**WORK TO BE COMPLETED**
Using the data beneath this instruction, retype only the lines from the one that contains "insert_body();" down to the one that contains "obj.parent = empty", both included, exactly as they appear.

**SUPPLIED MATERIAL**
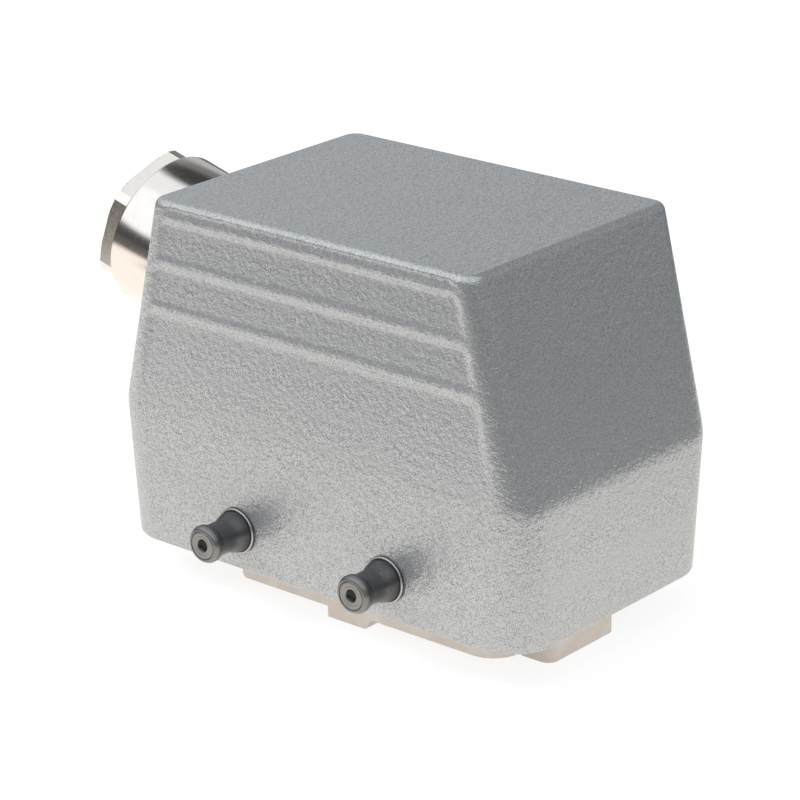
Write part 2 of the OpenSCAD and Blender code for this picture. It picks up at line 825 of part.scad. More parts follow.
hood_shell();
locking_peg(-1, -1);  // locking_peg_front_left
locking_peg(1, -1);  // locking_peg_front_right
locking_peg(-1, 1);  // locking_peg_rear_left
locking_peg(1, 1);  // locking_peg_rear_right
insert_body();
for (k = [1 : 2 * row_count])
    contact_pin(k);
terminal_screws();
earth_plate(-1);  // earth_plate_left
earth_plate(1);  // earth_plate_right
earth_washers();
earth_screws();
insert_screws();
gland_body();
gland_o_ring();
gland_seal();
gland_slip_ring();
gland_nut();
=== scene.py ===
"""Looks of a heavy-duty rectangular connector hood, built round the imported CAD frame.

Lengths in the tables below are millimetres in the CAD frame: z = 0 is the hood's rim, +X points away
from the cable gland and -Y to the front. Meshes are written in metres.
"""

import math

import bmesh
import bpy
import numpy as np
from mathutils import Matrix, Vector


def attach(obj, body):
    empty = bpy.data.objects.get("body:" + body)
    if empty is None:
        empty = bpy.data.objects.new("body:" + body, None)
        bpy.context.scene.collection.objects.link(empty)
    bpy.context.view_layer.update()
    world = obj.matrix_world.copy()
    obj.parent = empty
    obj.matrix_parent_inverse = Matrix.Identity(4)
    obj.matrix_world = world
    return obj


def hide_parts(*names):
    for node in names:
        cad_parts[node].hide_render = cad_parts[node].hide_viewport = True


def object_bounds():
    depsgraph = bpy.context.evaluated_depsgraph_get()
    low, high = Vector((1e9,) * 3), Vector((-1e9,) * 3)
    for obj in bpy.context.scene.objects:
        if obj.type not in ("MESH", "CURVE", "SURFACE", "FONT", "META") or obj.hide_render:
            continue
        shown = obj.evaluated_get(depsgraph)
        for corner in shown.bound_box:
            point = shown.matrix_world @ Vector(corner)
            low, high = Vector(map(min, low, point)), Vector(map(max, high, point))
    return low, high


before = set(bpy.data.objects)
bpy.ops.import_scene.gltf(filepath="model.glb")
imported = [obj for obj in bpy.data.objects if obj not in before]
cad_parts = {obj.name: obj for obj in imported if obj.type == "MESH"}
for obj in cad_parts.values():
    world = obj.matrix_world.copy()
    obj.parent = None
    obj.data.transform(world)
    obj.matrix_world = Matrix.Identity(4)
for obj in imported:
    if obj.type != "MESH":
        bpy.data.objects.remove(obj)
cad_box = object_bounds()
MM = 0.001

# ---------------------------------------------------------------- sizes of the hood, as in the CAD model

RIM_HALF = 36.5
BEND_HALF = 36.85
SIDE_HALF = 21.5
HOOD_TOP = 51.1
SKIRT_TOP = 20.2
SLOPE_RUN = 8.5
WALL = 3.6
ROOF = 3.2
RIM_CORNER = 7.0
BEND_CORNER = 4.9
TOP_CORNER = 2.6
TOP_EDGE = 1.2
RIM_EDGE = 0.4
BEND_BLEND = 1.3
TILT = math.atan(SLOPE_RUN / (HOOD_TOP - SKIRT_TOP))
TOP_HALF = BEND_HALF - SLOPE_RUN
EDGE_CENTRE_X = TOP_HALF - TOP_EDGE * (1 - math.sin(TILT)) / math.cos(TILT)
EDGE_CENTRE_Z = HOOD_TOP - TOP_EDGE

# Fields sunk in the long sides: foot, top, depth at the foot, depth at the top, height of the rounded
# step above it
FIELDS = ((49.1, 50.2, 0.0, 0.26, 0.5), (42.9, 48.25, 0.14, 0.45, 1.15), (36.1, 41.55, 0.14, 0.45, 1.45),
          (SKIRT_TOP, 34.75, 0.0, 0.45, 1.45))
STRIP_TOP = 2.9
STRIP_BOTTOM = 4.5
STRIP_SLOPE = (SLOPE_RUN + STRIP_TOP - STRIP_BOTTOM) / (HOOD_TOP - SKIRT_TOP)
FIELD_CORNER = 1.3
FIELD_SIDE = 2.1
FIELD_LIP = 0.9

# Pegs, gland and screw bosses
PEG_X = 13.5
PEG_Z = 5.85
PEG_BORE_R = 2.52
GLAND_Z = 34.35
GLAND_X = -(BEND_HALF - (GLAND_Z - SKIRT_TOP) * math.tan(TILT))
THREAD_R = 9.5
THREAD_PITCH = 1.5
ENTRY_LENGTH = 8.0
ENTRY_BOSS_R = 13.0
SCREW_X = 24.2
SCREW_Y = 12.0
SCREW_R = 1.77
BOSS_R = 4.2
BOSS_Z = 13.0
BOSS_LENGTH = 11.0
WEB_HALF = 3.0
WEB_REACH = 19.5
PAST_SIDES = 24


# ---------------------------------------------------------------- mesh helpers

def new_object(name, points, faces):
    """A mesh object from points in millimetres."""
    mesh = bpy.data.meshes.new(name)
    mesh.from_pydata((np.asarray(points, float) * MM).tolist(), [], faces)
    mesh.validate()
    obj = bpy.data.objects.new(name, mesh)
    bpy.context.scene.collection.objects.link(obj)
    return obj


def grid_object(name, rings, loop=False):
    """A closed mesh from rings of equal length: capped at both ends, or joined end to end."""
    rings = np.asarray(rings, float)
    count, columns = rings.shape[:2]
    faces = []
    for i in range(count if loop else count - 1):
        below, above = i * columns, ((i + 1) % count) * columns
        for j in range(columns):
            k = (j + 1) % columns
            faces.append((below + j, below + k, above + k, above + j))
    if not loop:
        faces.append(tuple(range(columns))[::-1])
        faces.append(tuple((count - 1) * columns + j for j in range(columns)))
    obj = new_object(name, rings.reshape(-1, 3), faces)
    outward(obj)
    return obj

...

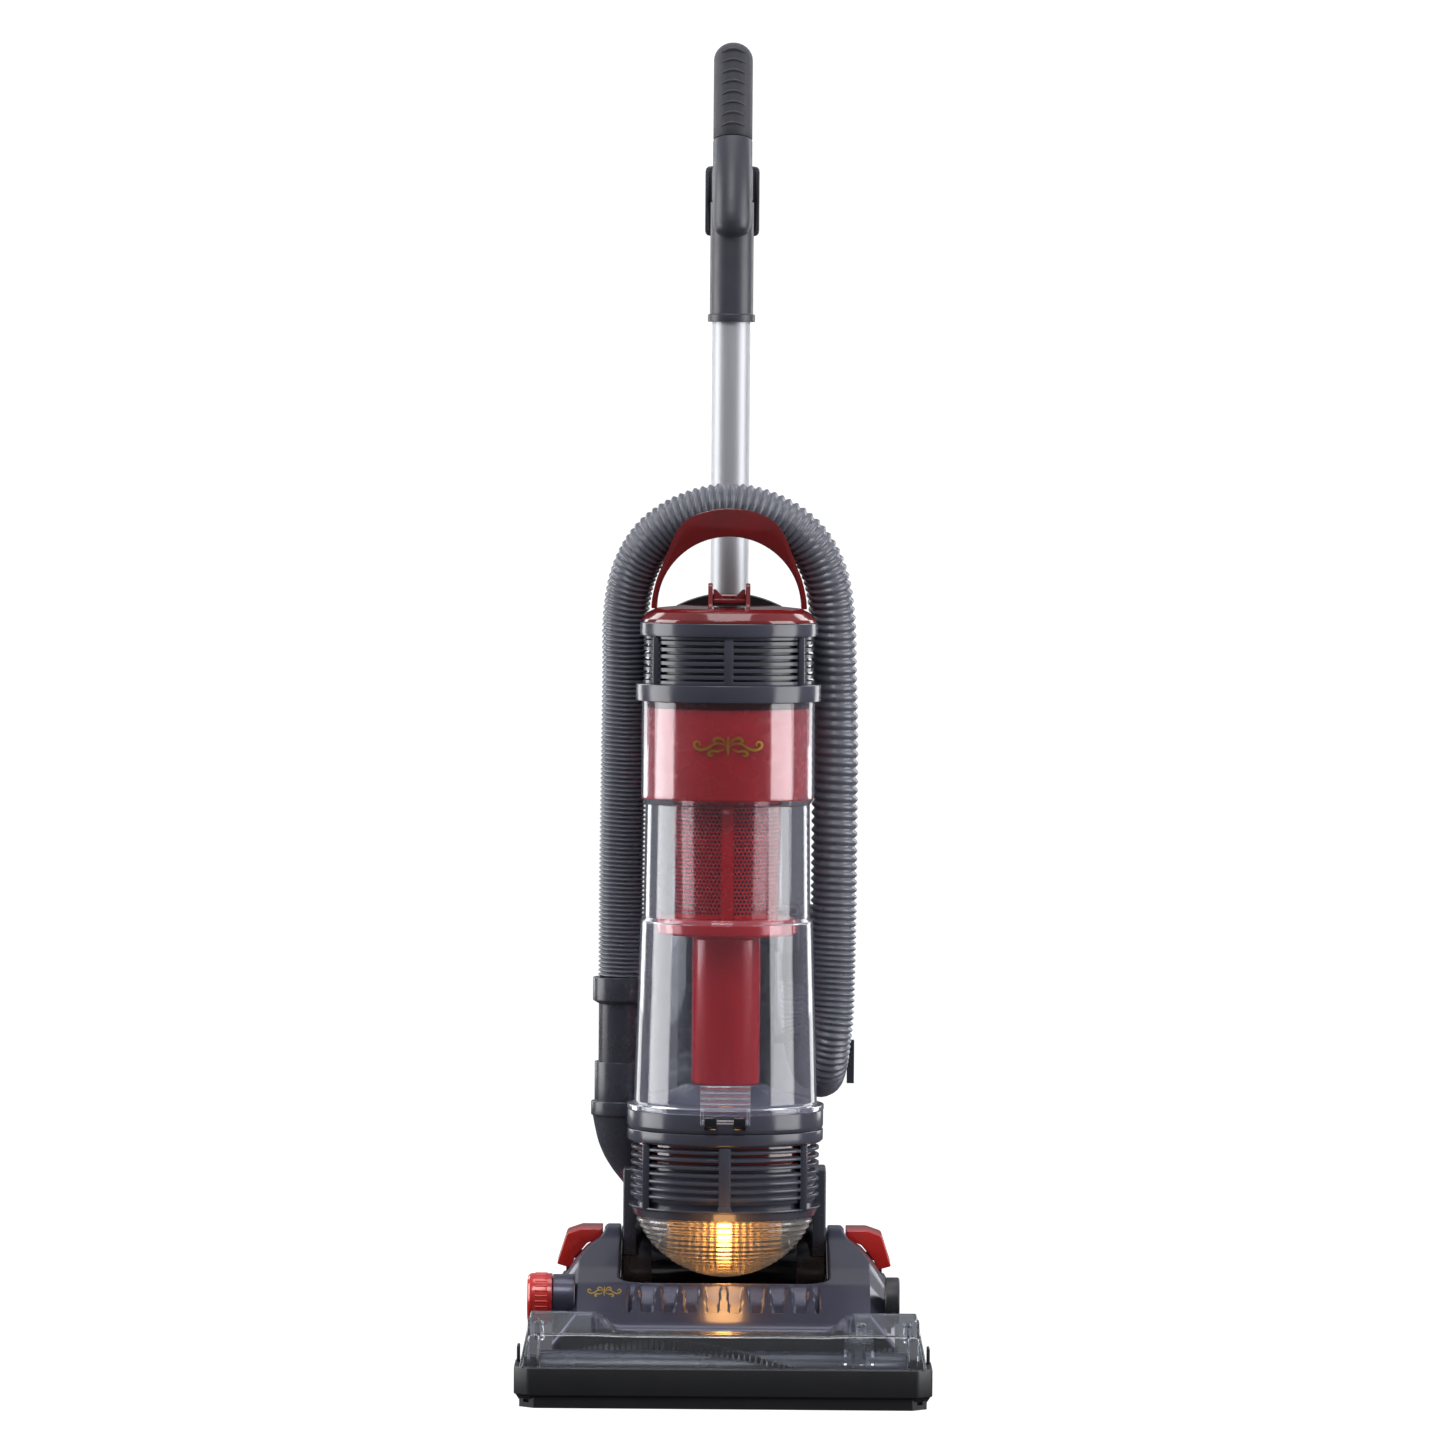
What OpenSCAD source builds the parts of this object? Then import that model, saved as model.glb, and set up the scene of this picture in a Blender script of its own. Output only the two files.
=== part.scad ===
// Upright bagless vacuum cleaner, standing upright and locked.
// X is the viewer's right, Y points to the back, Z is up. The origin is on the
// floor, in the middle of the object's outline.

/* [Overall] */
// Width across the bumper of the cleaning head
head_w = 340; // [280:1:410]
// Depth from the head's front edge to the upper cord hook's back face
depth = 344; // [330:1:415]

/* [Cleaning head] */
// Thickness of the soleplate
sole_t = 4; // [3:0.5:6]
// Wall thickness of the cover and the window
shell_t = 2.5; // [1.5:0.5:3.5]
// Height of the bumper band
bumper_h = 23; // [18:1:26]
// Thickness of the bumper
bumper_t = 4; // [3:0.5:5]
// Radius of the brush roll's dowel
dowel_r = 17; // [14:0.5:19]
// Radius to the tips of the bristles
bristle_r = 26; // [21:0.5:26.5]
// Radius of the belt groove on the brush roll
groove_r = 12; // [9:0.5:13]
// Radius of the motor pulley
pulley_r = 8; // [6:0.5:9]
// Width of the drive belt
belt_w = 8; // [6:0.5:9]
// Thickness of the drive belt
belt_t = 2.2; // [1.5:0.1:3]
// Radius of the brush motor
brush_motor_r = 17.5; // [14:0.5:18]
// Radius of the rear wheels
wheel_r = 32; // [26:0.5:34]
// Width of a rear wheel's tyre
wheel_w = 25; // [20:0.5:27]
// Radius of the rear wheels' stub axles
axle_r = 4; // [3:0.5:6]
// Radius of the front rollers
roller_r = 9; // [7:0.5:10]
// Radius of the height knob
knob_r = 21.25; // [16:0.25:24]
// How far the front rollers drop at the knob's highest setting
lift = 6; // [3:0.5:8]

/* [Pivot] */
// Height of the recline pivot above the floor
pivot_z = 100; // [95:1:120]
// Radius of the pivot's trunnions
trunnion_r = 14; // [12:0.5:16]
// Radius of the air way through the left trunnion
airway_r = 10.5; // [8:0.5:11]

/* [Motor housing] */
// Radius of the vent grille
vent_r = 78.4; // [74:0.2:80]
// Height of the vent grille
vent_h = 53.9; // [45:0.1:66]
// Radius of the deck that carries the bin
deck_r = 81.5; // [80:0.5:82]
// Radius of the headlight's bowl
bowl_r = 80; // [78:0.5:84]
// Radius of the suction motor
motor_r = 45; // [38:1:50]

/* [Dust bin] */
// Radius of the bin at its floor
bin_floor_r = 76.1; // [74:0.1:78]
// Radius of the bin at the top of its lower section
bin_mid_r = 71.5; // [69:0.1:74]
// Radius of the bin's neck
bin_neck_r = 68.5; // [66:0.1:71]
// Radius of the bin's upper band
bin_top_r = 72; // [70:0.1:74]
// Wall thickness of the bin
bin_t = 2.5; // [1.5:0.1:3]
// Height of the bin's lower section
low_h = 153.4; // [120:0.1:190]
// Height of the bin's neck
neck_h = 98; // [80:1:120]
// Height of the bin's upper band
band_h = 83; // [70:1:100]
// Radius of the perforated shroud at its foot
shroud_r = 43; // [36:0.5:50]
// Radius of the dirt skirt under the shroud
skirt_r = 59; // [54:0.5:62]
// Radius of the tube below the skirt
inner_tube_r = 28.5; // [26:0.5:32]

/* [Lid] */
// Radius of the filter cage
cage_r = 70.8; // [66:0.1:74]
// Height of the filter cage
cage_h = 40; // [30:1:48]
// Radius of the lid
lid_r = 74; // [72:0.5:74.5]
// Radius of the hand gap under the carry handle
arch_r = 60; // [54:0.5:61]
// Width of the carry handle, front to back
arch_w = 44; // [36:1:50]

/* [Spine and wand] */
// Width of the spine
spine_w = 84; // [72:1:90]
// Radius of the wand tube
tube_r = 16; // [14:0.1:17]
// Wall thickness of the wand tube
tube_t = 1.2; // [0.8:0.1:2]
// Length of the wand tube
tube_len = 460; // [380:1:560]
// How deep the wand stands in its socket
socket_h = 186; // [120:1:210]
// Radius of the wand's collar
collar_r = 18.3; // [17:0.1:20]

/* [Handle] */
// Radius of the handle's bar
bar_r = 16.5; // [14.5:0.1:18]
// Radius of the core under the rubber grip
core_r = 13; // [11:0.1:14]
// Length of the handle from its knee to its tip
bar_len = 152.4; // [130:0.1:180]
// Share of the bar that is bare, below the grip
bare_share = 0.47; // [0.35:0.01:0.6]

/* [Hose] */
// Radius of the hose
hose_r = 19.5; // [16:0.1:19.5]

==

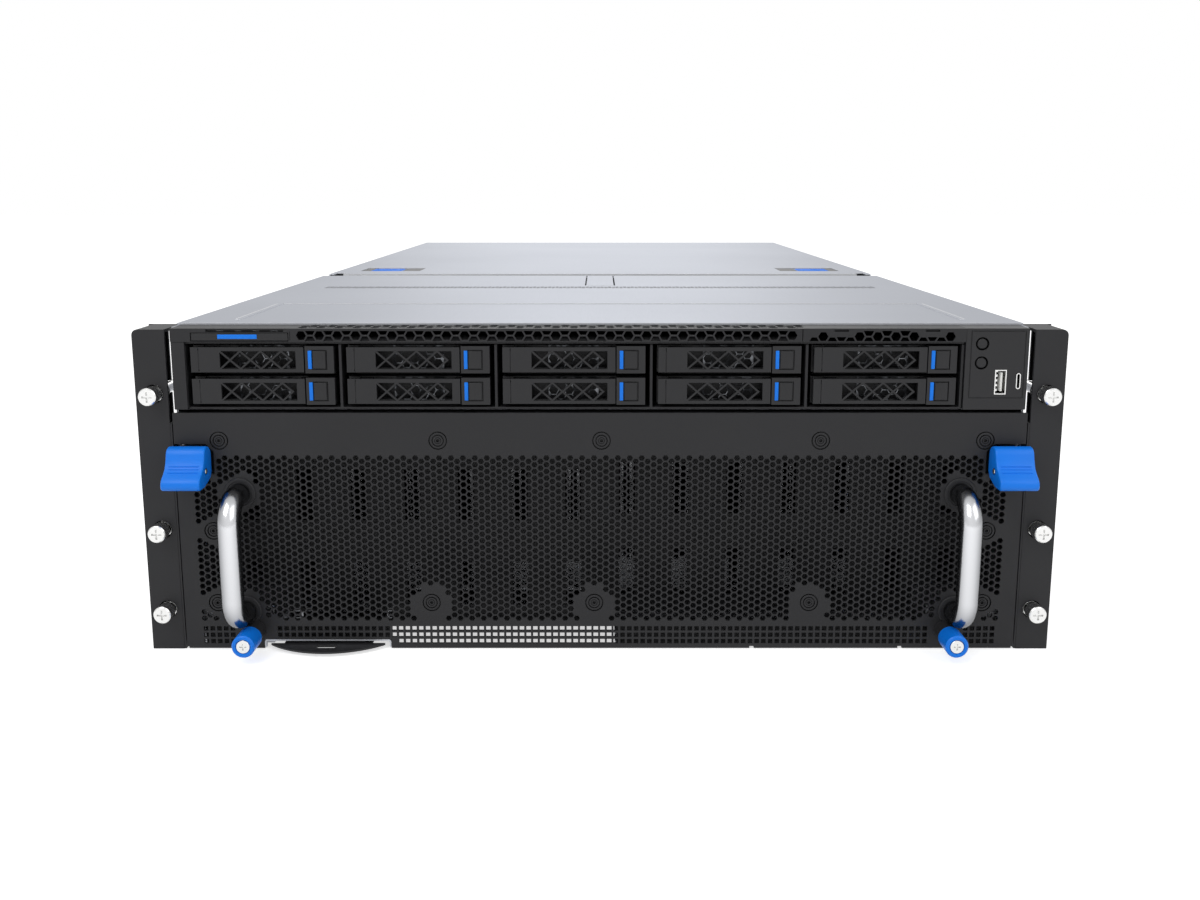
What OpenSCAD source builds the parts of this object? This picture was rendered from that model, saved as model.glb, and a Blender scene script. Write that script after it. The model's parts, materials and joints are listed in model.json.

**SOLUTION TO THE EXERCISE**
insert_body();
for (k = [1 : 2 * row_count])
    contact_pin(k);
terminal_screws();
earth_plate(-1);  // earth_plate_left
earth_plate(1);  // earth_plate_right
earth_washers();
earth_screws();
insert_screws();
gland_body();
gland_o_ring();
gland_seal();
gland_slip_ring();
gland_nut();
=== scene.py ===
"""Looks of a heavy-duty rectangular connector hood, built round the imported CAD frame.

Lengths in the tables below are millimetres in the CAD frame: z = 0 is the hood's rim, +X points away
from the cable gland and -Y to the front. Meshes are written in metres.
"""

import math

import bmesh
import bpy
import numpy as np
from mathutils import Matrix, Vector


def attach(obj, body):
    empty = bpy.data.objects.get("body:" + body)
    if empty is None:
        empty = bpy.data.objects.new("body:" + body, None)
        bpy.context.scene.collection.objects.link(empty)
    bpy.context.view_layer.update()
    world = obj.matrix_world.copy()
    obj.parent = empty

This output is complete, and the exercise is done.